• _What the exercise asks_
Return the full listing exactly as it is written.

* * * * * * * * *

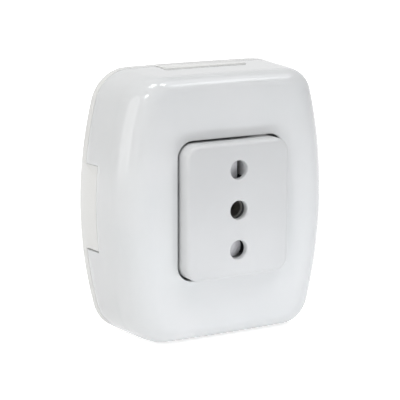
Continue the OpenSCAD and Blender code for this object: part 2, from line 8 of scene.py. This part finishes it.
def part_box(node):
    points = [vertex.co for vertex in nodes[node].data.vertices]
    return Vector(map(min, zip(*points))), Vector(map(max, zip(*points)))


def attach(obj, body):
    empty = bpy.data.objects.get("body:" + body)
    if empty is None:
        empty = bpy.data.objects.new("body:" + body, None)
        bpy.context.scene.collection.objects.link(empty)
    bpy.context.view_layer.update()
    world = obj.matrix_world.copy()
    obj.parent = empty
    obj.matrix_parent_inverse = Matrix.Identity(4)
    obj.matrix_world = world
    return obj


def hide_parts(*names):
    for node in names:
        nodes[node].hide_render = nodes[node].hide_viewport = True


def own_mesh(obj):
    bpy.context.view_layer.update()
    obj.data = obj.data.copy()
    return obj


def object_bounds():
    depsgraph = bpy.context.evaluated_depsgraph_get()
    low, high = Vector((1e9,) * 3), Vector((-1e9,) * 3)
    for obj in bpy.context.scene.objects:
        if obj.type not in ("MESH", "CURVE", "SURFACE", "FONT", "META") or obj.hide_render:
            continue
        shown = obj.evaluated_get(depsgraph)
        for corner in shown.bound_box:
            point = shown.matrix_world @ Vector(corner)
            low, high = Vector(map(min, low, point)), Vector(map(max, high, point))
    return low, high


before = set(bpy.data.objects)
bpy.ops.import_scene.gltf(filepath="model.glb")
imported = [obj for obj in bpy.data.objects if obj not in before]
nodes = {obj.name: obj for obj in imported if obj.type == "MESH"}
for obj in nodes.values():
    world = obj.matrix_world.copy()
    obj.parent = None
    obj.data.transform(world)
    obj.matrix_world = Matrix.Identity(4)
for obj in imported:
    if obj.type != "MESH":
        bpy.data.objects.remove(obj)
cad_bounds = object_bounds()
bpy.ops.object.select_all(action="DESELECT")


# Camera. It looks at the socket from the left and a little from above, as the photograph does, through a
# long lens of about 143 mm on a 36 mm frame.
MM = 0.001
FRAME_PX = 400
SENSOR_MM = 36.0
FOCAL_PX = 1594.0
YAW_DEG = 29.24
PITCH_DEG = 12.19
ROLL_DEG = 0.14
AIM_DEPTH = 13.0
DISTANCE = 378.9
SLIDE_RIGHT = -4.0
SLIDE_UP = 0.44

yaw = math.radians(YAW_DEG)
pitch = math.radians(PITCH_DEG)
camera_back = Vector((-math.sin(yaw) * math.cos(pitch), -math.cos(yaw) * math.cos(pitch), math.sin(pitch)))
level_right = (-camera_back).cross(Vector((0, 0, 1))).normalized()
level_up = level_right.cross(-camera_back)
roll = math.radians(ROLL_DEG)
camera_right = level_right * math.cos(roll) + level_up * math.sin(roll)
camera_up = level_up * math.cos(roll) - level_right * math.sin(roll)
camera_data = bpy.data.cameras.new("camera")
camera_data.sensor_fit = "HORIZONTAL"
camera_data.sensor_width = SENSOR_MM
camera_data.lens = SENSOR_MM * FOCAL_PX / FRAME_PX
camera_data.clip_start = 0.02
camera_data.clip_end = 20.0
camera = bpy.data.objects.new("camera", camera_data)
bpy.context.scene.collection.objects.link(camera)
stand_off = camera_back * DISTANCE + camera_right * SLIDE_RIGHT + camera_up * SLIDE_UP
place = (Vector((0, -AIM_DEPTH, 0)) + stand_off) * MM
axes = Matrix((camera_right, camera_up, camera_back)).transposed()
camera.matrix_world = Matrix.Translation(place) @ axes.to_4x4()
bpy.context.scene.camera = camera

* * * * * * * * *

• _Completed exercise_
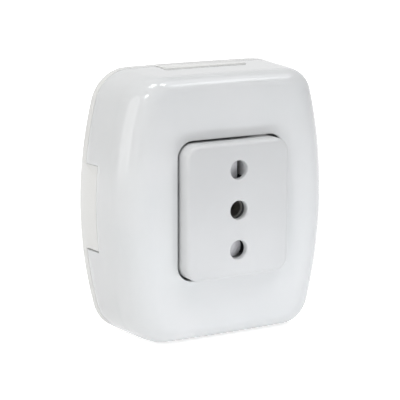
Continue the OpenSCAD and Blender code for this object: part 2, from line 8 of scene.py. This part finishes it.
def part_box(node):
    points = [vertex.co for vertex in nodes[node].data.vertices]
    return Vector(map(min, zip(*points))), Vector(map(max, zip(*points)))


def attach(obj, body):
    empty = bpy.data.objects.get("body:" + body)
    if empty is None:
        empty = bpy.data.objects.new("body:" + body, None)
        bpy.context.scene.collection.objects.link(empty)
    bpy.context.view_layer.update()
    world = obj.matrix_world.copy()
    obj.parent = empty
    obj.matrix_parent_inverse = Matrix.Identity(4)
    obj.matrix_world = world
    return obj


def hide_parts(*names):
    for node in names:
        nodes[node].hide_render = nodes[node].hide_viewport = True


def own_mesh(obj):
    bpy.context.view_layer.update()
    obj.data = obj.data.copy()
    return obj


def object_bounds():
    depsgraph = bpy.context.evaluated_depsgraph_get()
    low, high = Vector((1e9,) * 3), Vector((-1e9,) * 3)
    for obj in bpy.context.scene.objects:
        if obj.type not in ("MESH", "CURVE", "SURFACE", "FONT", "META") or obj.hide_render:
            continue
        shown = obj.evaluated_get(depsgraph)
        for corner in shown.bound_box:
            point = shown.matrix_world @ Vector(corner)
            low, high = Vector(map(min, low, point)), Vector(map(max, high, point))
    return low, high


before = set(bpy.data.objects)
bpy.ops.import_scene.gltf(filepath="model.glb")
imported = [obj for obj in bpy.data.objects if obj not in before]
nodes = {obj.name: obj for obj in imported if obj.type == "MESH"}
for obj in nodes.values():
    world = obj.matrix_world.copy()
    obj.parent = None
    obj.data.transform(world)
    obj.matrix_world = Matrix.Identity(4)
for obj in imported:
    if obj.type != "MESH":
        bpy.data.objects.remove(obj)
cad_bounds = object_bounds()
bpy.ops.object.select_all(action="DESELECT")


# Camera. It looks at the socket from the left and a little from above, as the photograph does, through a
# long lens of about 143 mm on a 36 mm frame.
MM = 0.001
FRAME_PX = 400
SENSOR_MM = 36.0
FOCAL_PX = 1594.0
YAW_DEG = 29.24
PITCH_DEG = 12.19
ROLL_DEG = 0.14
AIM_DEPTH = 13.0
DISTANCE = 378.9
SLIDE_RIGHT = -4.0
SLIDE_UP = 0.44

yaw = math.radians(YAW_DEG)
pitch = math.radians(PITCH_DEG)
camera_back = Vector((-math.sin(yaw) * math.cos(pitch), -math.cos(yaw) * math.cos(pitch), math.sin(pitch)))
level_right = (-camera_back).cross(Vector((0, 0, 1))).normalized()
level_up = level_right.cross(-camera_back)
roll = math.radians(ROLL_DEG)
camera_right = level_right * math.cos(roll) + level_up * math.sin(roll)
camera_up = level_up * math.cos(roll) - level_right * math.sin(roll)
camera_data = bpy.data.cameras.new("camera")
camera_data.sensor_fit = "HORIZONTAL"
camera_data.sensor_width = SENSOR_MM
camera_data.lens = SENSOR_MM * FOCAL_PX / FRAME_PX
camera_data.clip_start = 0.02
camera_data.clip_end = 20.0
camera = bpy.data.objects.new("camera", camera_data)
bpy.context.scene.collection.objects.link(camera)
stand_off = camera_back * DISTANCE + camera_right * SLIDE_RIGHT + camera_up * SLIDE_UP
place = (Vector((0, -AIM_DEPTH, 0)) + stand_off) * MM
axes = Matrix((camera_right, camera_up, camera_back)).transposed()
camera.matrix_world = Matrix.Translation(place) @ axes.to_4x4()
bpy.context.scene.camera = camera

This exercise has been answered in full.